Security researchers are warning of an issue with the default HTTP/2 configuration used by major web servers which reportedly survived more than a decade of human review before showing up in Codex-assisted analysis.

A flaw in the handling of the HTTP/2 protocol made a denial-of-service (DoS) attack possible on web servers including nginx, Apache HTTP server, Microsoft IIS, Envoy, and Cloudflare’s Pingora, according to security consultancy Calif.

HTTP/2 was introduced in 2015 to increase the speed of HTTP by allowing multiple simultaneous connections, and is gradually being superceded by HTTP/3, which is built on the new QUIC encrypted transport protocol. The problem uncovered by Calif lies in how affected servers handle HTTP/2 header compression and request processing, allowing an attacker to trigger disproportionate memory consumption.

“The attack chained two techniques known to humans for a decade: a compression bomb and a Slowloris-style hold,” Calif CEO Thai Duong said in a blog post, calling the technique HTTP/2 Bomb. A search of Shodan revealed 880,000+ websites supporting HTTP/2 and running one of these servers, although many of these websites use a Content Delivery Network (CDN), which may add some complexity to the attack, he said.

Weaponizing a compression feature for DoS

The issue, tracked as CVE-2026-49975, involves HPACK, the header compression mechanism built into HTTP/2. Calif found that attackers can abuse the protocol’s dynamic header table in a way that forces servers to repeatedly allocate memory far beyond what would normally be expected from the size of incoming requests.

A relatively small amount of attacker-controlled traffic can trigger excessive memory allocations on the target server, Duong said.

“The bomb targets HPACK, HTTP/2’s header compression scheme: One byte on the wire becomes one full header allocation on the server, repeated thousands of times per request,” he said. “The hold is a zero-byte flow-control window that keeps the server from ever freeing any of it.”

This isn’t the first time HTTP/2 was flagged for allowing DoS attacks. In 2019, multiple HTTP/2 denial-of-service vulnerabilities disclosed by Netflix affected numerous server implementations and prompted emergency patches across the ecosystem.

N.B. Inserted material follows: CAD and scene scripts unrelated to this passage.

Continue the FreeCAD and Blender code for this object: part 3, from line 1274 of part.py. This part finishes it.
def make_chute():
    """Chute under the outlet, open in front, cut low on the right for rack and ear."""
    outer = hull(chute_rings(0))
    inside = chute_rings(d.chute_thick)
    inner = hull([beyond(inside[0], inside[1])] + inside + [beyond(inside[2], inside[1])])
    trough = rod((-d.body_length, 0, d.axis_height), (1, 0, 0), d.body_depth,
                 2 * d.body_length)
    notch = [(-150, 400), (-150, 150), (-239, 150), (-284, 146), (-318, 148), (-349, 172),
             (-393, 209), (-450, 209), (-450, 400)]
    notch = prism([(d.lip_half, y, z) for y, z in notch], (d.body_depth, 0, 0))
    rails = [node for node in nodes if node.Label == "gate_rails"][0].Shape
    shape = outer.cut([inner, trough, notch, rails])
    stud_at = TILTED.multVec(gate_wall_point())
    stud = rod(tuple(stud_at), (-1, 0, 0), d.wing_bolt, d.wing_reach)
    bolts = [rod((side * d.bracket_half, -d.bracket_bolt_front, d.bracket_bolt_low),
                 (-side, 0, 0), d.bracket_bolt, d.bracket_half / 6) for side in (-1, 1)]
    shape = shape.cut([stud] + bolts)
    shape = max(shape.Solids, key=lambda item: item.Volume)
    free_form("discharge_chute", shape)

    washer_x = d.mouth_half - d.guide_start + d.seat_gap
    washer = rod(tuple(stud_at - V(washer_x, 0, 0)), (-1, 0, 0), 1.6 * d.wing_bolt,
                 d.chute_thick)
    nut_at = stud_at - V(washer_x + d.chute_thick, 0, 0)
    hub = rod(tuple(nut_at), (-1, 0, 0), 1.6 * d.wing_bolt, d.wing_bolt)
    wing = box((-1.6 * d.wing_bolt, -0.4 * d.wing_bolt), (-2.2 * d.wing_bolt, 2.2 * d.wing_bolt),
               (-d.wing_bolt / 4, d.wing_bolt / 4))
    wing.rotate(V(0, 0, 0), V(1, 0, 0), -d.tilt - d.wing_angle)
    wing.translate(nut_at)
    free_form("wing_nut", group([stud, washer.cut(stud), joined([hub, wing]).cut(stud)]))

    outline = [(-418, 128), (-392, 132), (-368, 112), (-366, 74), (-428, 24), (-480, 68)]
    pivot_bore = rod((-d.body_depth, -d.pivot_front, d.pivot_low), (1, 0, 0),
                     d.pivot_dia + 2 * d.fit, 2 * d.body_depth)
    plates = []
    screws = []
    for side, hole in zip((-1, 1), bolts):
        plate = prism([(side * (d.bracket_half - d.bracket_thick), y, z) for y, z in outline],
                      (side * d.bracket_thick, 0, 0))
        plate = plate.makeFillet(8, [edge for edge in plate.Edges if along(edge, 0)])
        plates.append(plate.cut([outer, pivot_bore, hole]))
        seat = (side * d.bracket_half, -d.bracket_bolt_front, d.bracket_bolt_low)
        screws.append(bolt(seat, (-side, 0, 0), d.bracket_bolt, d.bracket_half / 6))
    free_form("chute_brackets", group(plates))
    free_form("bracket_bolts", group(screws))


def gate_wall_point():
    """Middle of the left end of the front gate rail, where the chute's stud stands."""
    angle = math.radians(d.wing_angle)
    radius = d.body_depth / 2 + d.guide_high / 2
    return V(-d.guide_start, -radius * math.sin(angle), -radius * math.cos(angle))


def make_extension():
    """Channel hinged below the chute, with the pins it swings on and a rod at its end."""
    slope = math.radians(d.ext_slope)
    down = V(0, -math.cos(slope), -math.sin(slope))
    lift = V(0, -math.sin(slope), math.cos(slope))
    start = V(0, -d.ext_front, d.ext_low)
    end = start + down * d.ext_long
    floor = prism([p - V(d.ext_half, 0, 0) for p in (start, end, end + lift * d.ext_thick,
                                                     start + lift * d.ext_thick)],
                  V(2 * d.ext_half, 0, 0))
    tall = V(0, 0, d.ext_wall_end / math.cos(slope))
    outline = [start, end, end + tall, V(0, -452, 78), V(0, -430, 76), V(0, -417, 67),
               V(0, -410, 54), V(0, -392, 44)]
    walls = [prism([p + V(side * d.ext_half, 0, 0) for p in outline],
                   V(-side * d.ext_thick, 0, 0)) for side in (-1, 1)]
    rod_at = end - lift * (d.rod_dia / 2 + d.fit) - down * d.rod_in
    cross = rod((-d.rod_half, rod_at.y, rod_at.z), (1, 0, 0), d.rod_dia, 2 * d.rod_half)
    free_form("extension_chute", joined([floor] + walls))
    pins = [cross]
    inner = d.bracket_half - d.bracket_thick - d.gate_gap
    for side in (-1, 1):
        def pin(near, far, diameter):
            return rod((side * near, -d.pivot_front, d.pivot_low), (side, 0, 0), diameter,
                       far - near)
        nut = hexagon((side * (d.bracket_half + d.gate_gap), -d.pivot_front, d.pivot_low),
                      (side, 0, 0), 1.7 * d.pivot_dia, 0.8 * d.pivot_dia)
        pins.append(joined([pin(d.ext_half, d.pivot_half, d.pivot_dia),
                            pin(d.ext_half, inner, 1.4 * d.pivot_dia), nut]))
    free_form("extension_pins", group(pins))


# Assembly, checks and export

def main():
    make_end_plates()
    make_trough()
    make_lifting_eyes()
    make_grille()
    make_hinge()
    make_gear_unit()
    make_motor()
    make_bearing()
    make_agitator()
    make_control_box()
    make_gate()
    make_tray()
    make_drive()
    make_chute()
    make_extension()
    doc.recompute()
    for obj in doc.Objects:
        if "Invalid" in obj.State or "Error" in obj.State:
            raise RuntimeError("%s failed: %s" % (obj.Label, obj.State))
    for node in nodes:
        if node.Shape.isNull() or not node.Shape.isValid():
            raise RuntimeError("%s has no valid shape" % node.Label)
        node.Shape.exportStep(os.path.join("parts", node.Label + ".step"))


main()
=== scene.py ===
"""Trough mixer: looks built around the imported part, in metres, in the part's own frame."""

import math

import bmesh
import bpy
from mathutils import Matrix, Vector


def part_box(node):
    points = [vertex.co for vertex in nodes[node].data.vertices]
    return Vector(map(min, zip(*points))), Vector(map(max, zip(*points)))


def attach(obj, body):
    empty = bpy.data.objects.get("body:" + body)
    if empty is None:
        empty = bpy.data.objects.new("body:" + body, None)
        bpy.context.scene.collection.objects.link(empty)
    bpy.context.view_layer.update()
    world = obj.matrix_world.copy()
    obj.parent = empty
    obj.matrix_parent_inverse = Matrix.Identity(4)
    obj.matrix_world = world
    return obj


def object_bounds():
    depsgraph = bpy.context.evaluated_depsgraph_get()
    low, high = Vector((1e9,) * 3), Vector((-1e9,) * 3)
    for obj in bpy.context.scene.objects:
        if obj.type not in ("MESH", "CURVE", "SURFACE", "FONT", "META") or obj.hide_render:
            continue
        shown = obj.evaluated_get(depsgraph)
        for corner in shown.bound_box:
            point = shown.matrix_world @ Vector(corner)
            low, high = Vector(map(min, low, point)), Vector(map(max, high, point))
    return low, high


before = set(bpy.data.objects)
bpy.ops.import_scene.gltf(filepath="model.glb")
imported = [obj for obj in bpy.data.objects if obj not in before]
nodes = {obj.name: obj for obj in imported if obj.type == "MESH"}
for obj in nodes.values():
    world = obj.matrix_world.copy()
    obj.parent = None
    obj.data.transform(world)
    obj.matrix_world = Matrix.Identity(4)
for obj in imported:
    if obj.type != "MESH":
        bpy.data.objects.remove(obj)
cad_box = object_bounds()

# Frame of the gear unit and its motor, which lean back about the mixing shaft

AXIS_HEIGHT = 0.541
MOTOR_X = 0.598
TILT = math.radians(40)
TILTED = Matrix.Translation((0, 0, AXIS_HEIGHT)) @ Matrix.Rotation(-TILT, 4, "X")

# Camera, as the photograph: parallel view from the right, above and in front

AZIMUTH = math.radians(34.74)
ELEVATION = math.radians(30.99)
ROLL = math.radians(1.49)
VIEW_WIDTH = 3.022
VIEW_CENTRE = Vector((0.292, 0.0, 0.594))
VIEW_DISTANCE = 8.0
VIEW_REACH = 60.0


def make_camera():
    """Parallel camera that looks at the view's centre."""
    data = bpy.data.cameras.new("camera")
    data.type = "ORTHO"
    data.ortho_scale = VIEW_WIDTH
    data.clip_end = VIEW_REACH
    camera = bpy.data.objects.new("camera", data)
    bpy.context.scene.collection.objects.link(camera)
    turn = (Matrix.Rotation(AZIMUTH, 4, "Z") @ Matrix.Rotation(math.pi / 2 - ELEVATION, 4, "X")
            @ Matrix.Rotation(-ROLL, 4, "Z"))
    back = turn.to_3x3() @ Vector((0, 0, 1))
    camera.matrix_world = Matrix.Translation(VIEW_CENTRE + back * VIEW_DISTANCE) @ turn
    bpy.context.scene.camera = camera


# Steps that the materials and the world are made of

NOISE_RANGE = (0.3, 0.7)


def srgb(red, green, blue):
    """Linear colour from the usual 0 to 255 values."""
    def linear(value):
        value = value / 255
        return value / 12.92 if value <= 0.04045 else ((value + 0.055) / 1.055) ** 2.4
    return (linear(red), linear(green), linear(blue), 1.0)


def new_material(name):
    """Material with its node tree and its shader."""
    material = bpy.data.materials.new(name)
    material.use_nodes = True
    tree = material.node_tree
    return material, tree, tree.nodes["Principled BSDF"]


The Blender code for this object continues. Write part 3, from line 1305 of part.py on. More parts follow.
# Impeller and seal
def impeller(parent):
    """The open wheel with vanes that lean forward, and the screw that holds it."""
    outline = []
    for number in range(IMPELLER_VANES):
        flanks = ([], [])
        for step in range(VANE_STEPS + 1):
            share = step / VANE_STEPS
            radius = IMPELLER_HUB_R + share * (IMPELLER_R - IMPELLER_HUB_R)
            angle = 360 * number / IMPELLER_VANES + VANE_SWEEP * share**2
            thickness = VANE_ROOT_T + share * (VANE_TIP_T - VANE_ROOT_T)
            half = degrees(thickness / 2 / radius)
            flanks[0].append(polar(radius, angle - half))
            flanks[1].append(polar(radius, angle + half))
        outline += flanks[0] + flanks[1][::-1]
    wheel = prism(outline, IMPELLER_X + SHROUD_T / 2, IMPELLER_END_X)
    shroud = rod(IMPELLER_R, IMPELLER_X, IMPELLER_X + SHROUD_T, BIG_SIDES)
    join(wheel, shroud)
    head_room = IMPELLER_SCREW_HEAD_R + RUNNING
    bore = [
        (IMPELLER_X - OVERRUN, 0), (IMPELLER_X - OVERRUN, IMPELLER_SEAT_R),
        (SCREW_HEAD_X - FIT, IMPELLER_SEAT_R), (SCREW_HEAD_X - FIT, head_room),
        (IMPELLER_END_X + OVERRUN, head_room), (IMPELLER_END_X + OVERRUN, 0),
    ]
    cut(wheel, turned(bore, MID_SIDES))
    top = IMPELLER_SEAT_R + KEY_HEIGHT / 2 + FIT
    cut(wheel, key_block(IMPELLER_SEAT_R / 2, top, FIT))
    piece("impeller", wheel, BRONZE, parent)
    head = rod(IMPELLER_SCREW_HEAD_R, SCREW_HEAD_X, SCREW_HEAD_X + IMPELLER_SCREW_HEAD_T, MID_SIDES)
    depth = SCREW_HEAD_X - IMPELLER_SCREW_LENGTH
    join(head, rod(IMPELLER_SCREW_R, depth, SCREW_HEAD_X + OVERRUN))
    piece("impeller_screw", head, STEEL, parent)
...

In October 2023, the protocol was disclosed to be prone to massive DDoS attacks owing to its stream multiplexing capability.

Duong recalled in the post how in 2012 he contributed to the discovery and patching of a flaw in HPACK, that back then was exploited by a different attack, CRIME. “I was too fixated on fighting CRIME and missed the Bomb,” he reflected.

Calif reported the flaw to all affected projects. nginx and Apache HTTP Server moved quickly to block the attack path, while Envoy patched on June 3. Microsoft IIS and Cloudflare’s Pingora had yet to release patches at the time of publication.

Admins will need to obtain the fixed versions of nginx (v1.29.8+) or Apache (mod_http2 v2.0.41), through the normal update channels used for these products. Envoy issued patches for versions 1.35.11, 1.36.7, 1.37.3, and 1.38.1.

For organizations without a patch available to them, Calif recommended disabling HTTP/2 if possible, or “front the server with something that enforces a hard cap on header count per request.”